Father Patrick Gearon explained: “On Calvary Christ gave external expression to His inward willingness to die, and He gave it by His real death. During Mass, Christ gives external expression to this same continued inward self-immolation, His inward readiness to die. And He gives expression to it by taking on the appearance of death. This appearance of death is called His Mystical Death.”

This mystical death is brought about by the double consecration of bread and wine into the body and blood of Christ. Father Patrick wrote, “Now, after the words of Consecration have been spoken, what have we? The bread is changed into Our Lord’s Body, and the wine is changed into His Blood. Since it is a living Body, then, in some wonderful way, Our Lord’s Blood is there hidden in the Host. And since the Blood is living Blood, in some wonderful way, Our Lord’s Body is also in the Chalice. But we are dealing with appearances. It appears that the Blood of Christ is really separated from His Body. So we have the appearance of death, and this appearance of death is used by Christ to express outwardly His inward willingness to die. And since the words of Consecration bring about this appearance of death, then those words are said to be a sword slaying Christ mystically.”

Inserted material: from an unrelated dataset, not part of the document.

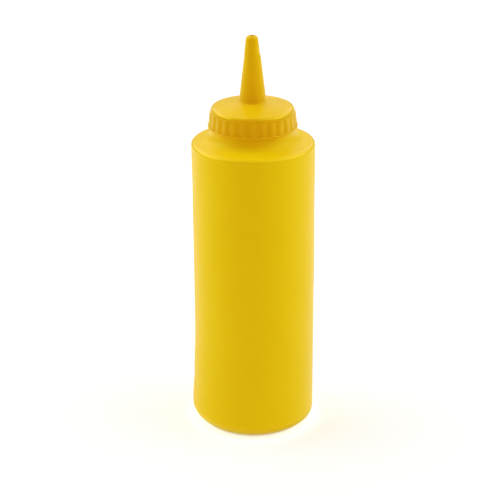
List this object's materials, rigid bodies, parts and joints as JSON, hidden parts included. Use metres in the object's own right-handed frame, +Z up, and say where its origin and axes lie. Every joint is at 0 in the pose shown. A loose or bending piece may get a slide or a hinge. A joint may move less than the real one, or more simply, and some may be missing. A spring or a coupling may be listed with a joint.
{
  "type": "condiment squeeze bottle",
  "caption": "Round soft plastic squeeze bottle with a sloping shoulder, short neck and ribbed screw cap with a long cone nozzle, full and shut, for condiments.",
  "frame": {"origin": "centre of the base, on the surface the bottle stands on", "axes": "+Z up along the bottle's axis towards the nozzle; the bottle is round, and -Y is the side shown in front"},
  "size_m": [0.0572, 0.0572, 0.1892],
  "materials": {
    "bottle_plastic": "satin yellow polyethylene, slightly waxy, blow moulded",
    "cap_plastic": "satin yellow polyethylene, injection moulded"
  },
  "bodies": {
    "root": {"bottle": "bottle_plastic", "cap": "cap_plastic"}
  },
  "joints": []
}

On the cross, Christ merited all the graces for our salvation and sanctification, and at the Mass he applies those graces to us. St. Lawrence Justinian pointed out that there is no prayer or good work so great, so pleasing to God, so useful to us as the Mass. The saint wrote, “No human tongue can describe the immense favors and blessings which we receive from the Mass. The sinner obtains pardon, the good man becomes more holy, our faults are corrected and our vices uprooted by hearing Holy Mass.”

St. Josemaría Escrivá wrote, “The humility of Jesus: in Bethlehem, in Nazareth, on Calvary. But still more humiliation and more self-abasement in the most sacred Host – more than in the stable, more than in Nazareth, more than on the cross. That is why I must love the Mass so!”

The altar resembles the manger in Bethlehem and the tabernacle resembles the holy house in Nazareth. Father Patrick wrote, “Whilst Our Lord lay there in the manger, He was praying all the time, although no mortal ears could hear His voice. And whilst He is on the altar, He appears to be lifeless but He is praying all the time, although no human ear can hear His voice.”

“During Mass, after the priest has placed the ciborium in the tabernacle, Our Lord will be leading a hidden life in the tabernacle. So much so, that with truth we could write the word ‘Nazareth’ over every tabernacle in which the Blessed Sacrament is kept.”

The saints taught that angels are present at Holy Mass. St. Gregory said, “The Heavens open and multitudes of Angels come to assist at the Holy Sacrifice.”

According to St. Augustine: “The Angels surround and help the priest when he is celebrating Mass.” St. John Chrysostom said, “When Mass is being celebrated, the Sanctuary is filled with countless Angels, who adore the Divine Victim immolated on the altar.”

St. Josemaría Escrivá observes: “Many Christians take their time and have leisure enough in their social life (no hurry here). They are leisurely, too, in their professional activities, at table and recreation (no hurry here either). But isn’t it strange how those same Christians find themselves in such a rush and want to hurry the priest, in their anxiety to shorten the time devoted to the most holy sacrifice of the altar?”